### DATA BLOCK
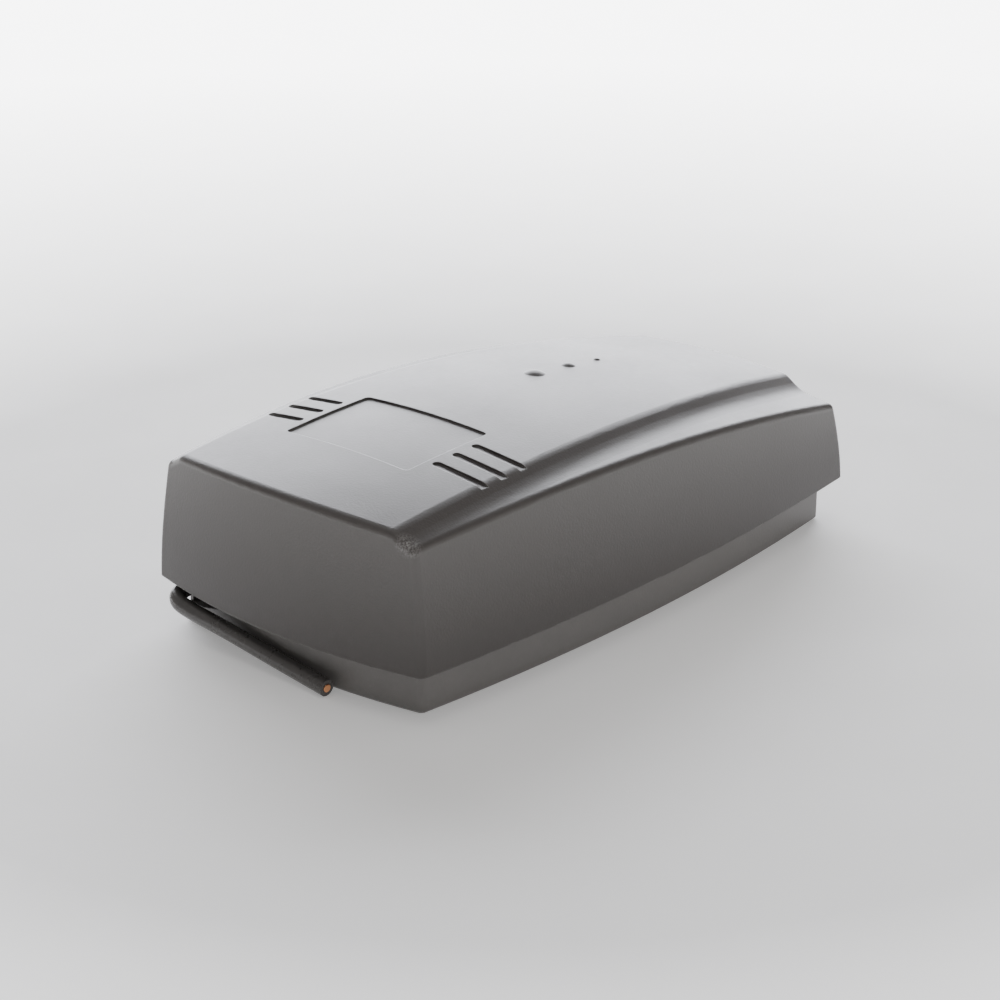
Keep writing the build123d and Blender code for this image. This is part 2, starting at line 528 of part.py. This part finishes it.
with BuildPart() as filter_capacitor:
    post(CAPACITOR_U, CAPACITOR_V, CAPACITOR_R, 0, CAPACITOR_H)
    fillet(filter_capacitor.faces().sort_by(Axis.Z)[-1].edges(), 0.6)
    with BuildSketch(Plane.XY.offset(BOARD_TOP + CAPACITOR_H)):
        with Locations(on_board(CAPACITOR_U, CAPACITOR_V)):
            Rectangle(5.0, 0.4)
            Rectangle(0.4, 5.0)
    extrude(amount=-0.3, mode=Mode.SUBTRACT)
    pins_down(PINS["capacitor"])
pieces["filter_capacitor"] = filter_capacitor

with BuildPart() as voltage_regulator:
    block(REGULATOR_U, REGULATOR_V, 10.0, 4.4, 2.0, 11.0, 0.3)
    block(REGULATOR_U, REGULATOR_V + 1.6, 10.0, 1.2, 2.0, 16.5, 0.3)
    with Locations((*on_board(REGULATOR_U, REGULATOR_V + 1.6), BOARD_TOP + 14.0)):
        Cylinder(1.8, 6.0, rotation=(90, 0, 0), mode=Mode.SUBTRACT)
    pins_down(PINS["regulator"], top=2.5)
pieces["voltage_regulator"] = voltage_regulator

with BuildPart() as ceramic_capacitors:
    for u, v in DISCS:
        disc_plane = Plane(origin=(*on_board(u, v + DISC_T / 2), BOARD_TOP + DISC_R + 0.6), z_dir=(0, -1, 0))
        with BuildSketch(disc_plane):
            Circle(DISC_R)
        extrude(amount=DISC_T)
    fillet(ceramic_capacitors.edges().filter_by(GeomType.CIRCLE), 0.9)
    pins_down(PINS["discs"], top=1.8)
pieces["ceramic_capacitors"] = ceramic_capacitors


def axial(u, v, span, length, radius, lead_r, lengthwise=True):
    """Body on bent leads: a resistor or a diode, in the part in hand."""
    lift = BOARD_TOP + radius + 0.15
    middle = on_board(u, v)
    step = (1, 0) if lengthwise else (0, 1)
    with BuildLine() as lead:
        ends = [(middle[0] + side * step[0] * span / 2, middle[1] + side * step[1] * span / 2) for side in (-1, 1)]
        FilletPolyline((*ends[0], BOARD_Z - PIN_OUT), (*ends[0], lift), (*ends[1], lift),
                       (*ends[1], BOARD_Z - PIN_OUT), radius=0.8)
    with BuildSketch(Plane(origin=(*ends[0], BOARD_Z - PIN_OUT), z_dir=(0, 0, 1))) as lead_section:
        Circle(lead_r)
    sweep(lead_section.sketch, path=lead.line)
    body_plane = Plane(origin=(*middle, lift), z_dir=(*step, 0))
    with BuildSketch(body_plane) as body_section:
        Circle(radius)
    extrude(body_section.sketch, amount=length / 2, both=True)


with BuildPart() as resistors:
    for u, v in RESISTORS:
        axial(u, v, RESISTOR_SPAN, RESISTOR_LENGTH, RESISTOR_R, 0.3)
pieces["resistors"] = resistors

with BuildPart() as diodes:
    for u, v in DIODES:
        axial(u, v, DIODE_SPAN, DIODE_LENGTH, DIODE_R, 0.36, lengthwise=False)
pieces["diodes"] = diodes

with BuildPart() as transistors:
    for u, v in TRANSISTORS:
        with BuildSketch(Plane.XY.offset(BOARD_TOP + 2.0)):
            with Locations(on_board(u, v)):
                Circle(2.1)
            with Locations(on_board(u + 2.6, v)):
                Rectangle(2.6, 6.0, mode=Mode.SUBTRACT)
        extrude(amount=4.6)
    with BuildSketch(Plane.XY.offset(BOARD_Z - PIN_OUT)):
        with Locations([on_board(*spot) for spot in PINS["transistors"]]):
            Circle(0.25)
    extrude(amount=PIN_OUT + BOARD_T + 2.5)
pieces["transistors"] = transistors

# ---- lamps ----
for name, u in LEDS:
    with BuildPart() as led:
        post(u, LED_V, LED_R + 0.4, 0.8, 1.6)
        post(u, LED_V, LED_R, 1.6, LED_H)
        fillet(led.faces().sort_by(Axis.Z)[-1].edges(), LED_R - 0.02)
        pins_down(PINS[name], top=1.0)
    pieces[name] = led

# ---- push buttons ----
for name, u, v in BUTTONS:
    with BuildPart() as button_body:
        block(u, v, BUTTON_SIDE, BUTTON_SIDE, 0, BUTTON_BODY_H, 0.4)
        with Locations((*on_board(u, v), BOARD_TOP + BUTTON_BODY_H)):
            Hole(BUTTON_CAP_R + BUTTON_GAP, depth=1.2)
        with BuildSketch(Plane.XY.offset(BOARD_TOP)):
            with Locations([on_board(pu, pv) for pu, pv in PINS[name]]):
                Rectangle(1.2, 0.7)
        extrude(amount=0.4)
        pins_down(PINS[name])
    pieces[name + "_body"] = button_body
    with BuildPart() as button_cap:
        post(u, v, BUTTON_CAP_R, BUTTON_BODY_H - 0.8, BUTTON_BODY_H + BUTTON_CAP_H)
        fillet(button_cap.faces().sort_by(Axis.Z)[-1].edges(), 0.3)
    pieces[name + "_cap"] = button_cap

# ---- jumper ----
with BuildPart() as jumper_header:
    block(HEADER_U, HEADER_V, HEADER_PINS * PITCH, PITCH, 0, HEADER_H, 0.2)
    with BuildSketch(Plane.XY.offset(BOARD_TOP)):
        with Locations([on_board(u, v) for u, v in PINS["header"]]):
            Rectangle(HEADER_PIN_SIDE, HEADER_PIN_SIDE)
    extrude(amount=HEADER_PIN_H)
    pins_down(PINS["header"])
pieces["jumper_header"] = jumper_header

shunt_u = HEADER_U + PITCH / 2
with BuildPart() as jumper_shunt:
    block(shunt_u, HEADER_V, 2 * PITCH - 0.1, PITCH, HEADER_H + 0.1, HEADER_H + 0.1 + SHUNT_H, 0.2)
    with BuildSketch(Plane.XY.offset(BOARD_TOP + HEADER_H)):
        with Locations([on_board(shunt_u + step, HEADER_V) for step in row(2, PITCH)]):
            Rectangle(HEADER_PIN_SIDE + 2 * SHUNT_GAP, HEADER_PIN_SIDE + 2 * SHUNT_GAP)
    extrude(amount=HEADER_PIN_H - HEADER_H + 0.3, mode=Mode.SUBTRACT)
pieces["jumper_shunt"] = jumper_shunt

# ---- cable grommet ----
with BuildPart() as cable_grommet:
    lip_r, neck_r = GROMMET_HOLE_R + GROMMET_LIP, GROMMET_HOLE_R - SHAFT_GAP
    with BuildSketch(Plane(origin=(GROMMET_X, GROMMET_Y, 0), x_dir=(1, 0, 0), z_dir=(0, -1, 0))):
        with BuildLine():
            Polyline((0, 4.4), (2.2, 4.4), (4.0, 3.2), (lip_r, 3.2), (lip_r, FLOOR), (neck_r, FLOOR),
                     (neck_r, GROMMET_LIP_T), (lip_r, GROMMET_LIP_T), (lip_r, 0.2), (4.2, 0.2), (3.2, 2.6),
                     (1.6, 3.8), (0, 3.8), close=True)
        make_face()
    revolve(axis=Axis((GROMMET_X, GROMMET_Y, 0), (0, 0, 1)))
pieces["cable_grommet"] = cable_grommet

# ---- antenna ----


def wire_path(route):
    """Straight runs of the route joined by tangent arcs, and the arcs' radii."""
    points = [Vector(*point) for point in route]
    radii = []
    for before, corner, after in zip(points, points[1:], points[2:]):
        turn = math.radians((corner - before).get_angle(after - corner))
        run = min((corner - before).length, (after - corner).length)
        radii.append(0.45 * run / math.tan(turn / 2))
    with BuildLine() as path:
        FilletPolyline(*points, radius=radii)
    return path.wire(), radii


def wire(route, label):
    path, radii = wire_path(route)
    with BuildPart() as insulation:
        with BuildSketch(Plane(origin=path @ 0, z_dir=path % 0)):
            Circle(WIRE_R)
        sweep(path=path)
    print(label, "length", round(path.length, 2), "radii", [round(r, 2) for r in radii],
          "volume over section x length", round(insulation.part.volume / (math.pi * WIRE_R ** 2 * path.length), 5))
    return insulation, path


held, held_path = wire(HELD_ROUTE, "held stretch")
pieces["antenna_wire_held"] = held
free, free_path = wire(FREE_ROUTE, "free stretch")
tip_plane = Plane(origin=free_path @ 1, z_dir=free_path % 1)
with BuildPart() as antenna_wire_free:
    add(free.part)
    with BuildSketch(tip_plane):
        Circle(CORE_R + SHAFT_GAP / 2)
    extrude(amount=-CORE_TIP, mode=Mode.SUBTRACT)
pieces["antenna_wire_free"] = antenna_wire_free
with BuildPart() as antenna_core_tip:
    with BuildSketch(tip_plane.offset(CORE_PROUD)):
        Circle(CORE_R)
    extrude(amount=-CORE_TIP - CORE_PROUD)
    tip_rims = antenna_core_tip.edges().filter_by(GeomType.CIRCLE)
    fillet(tip_rims.sort_by_distance(tip_plane.origin)[0], CORE_ROUNDING)
pieces["antenna_core_tip"] = antenna_core_tip
with BuildPart() as antenna_core_clamped:
    with BuildSketch(Plane(origin=held_path @ 0, z_dir=-(held_path % 0))):
        Circle(CORE_R)
    extrude(amount=CORE_BARE)
pieces["antenna_core_clamped"] = antenna_core_clamped


for name, piece in pieces.items():
    piece.part.label = name
    export_step(piece.part, f"parts/{name}.step")
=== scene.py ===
import json
import math
import bpy
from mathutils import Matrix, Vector


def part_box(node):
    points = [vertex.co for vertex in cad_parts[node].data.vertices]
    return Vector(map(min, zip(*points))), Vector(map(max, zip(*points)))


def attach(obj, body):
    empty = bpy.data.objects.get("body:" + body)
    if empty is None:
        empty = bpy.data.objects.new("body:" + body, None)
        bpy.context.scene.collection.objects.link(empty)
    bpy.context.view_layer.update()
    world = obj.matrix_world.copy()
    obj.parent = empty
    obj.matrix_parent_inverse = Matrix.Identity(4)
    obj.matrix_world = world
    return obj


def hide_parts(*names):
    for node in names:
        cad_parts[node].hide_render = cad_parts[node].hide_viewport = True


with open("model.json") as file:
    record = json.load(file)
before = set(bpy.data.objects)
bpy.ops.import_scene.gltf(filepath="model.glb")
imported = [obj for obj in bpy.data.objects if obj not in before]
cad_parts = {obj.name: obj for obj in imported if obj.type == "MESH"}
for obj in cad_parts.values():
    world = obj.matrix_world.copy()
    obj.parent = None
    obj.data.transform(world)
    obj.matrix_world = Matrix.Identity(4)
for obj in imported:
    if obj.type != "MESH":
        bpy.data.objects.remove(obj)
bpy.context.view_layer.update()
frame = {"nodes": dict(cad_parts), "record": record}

MM = 0.001

# ---- camera ----
AZIMUTH, ELEVATION = math.radians(48.46), math.radians(22.21)
TARGET = Vector((0, 0, 0.015))
DISTANCE = 0.42549
LENS, SENSOR = 90.0, 36.0
TARGET_AT = (0.51694, 0.48478)  # where the target falls in the frame, from its top left


def place_camera():
    back = Vector((-math.sin(AZIMUTH) * math.cos(ELEVATION), -math.cos(AZIMUTH) * math.cos(ELEVATION),
                   math.sin(ELEVATION)))
    right = Vector((math.cos(AZIMUTH), -math.sin(AZIMUTH), 0))
    up = back.cross(right)
    reach = DISTANCE * SENSOR / LENS
    data = bpy.data.cameras.new("camera")
    data.lens = LENS
    data.sensor_width = SENSOR
    data.clip_start = 0.01
    camera = bpy.data.objects.new("camera", data)
    camera.location = (TARGET + back * DISTANCE - right * (TARGET_AT[0] - 0.5) * reach
                       + up * (TARGET_AT[1] - 0.5) * reach)
    camera.rotation_euler = back.to_track_quat("Z", "Y").to_euler()
    bpy.context.collection.objects.link(camera)
    bpy.context.scene.camera = camera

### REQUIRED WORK
Find the lines of the material that hold the word "before" and report their count alone.

### FINAL RESULT
5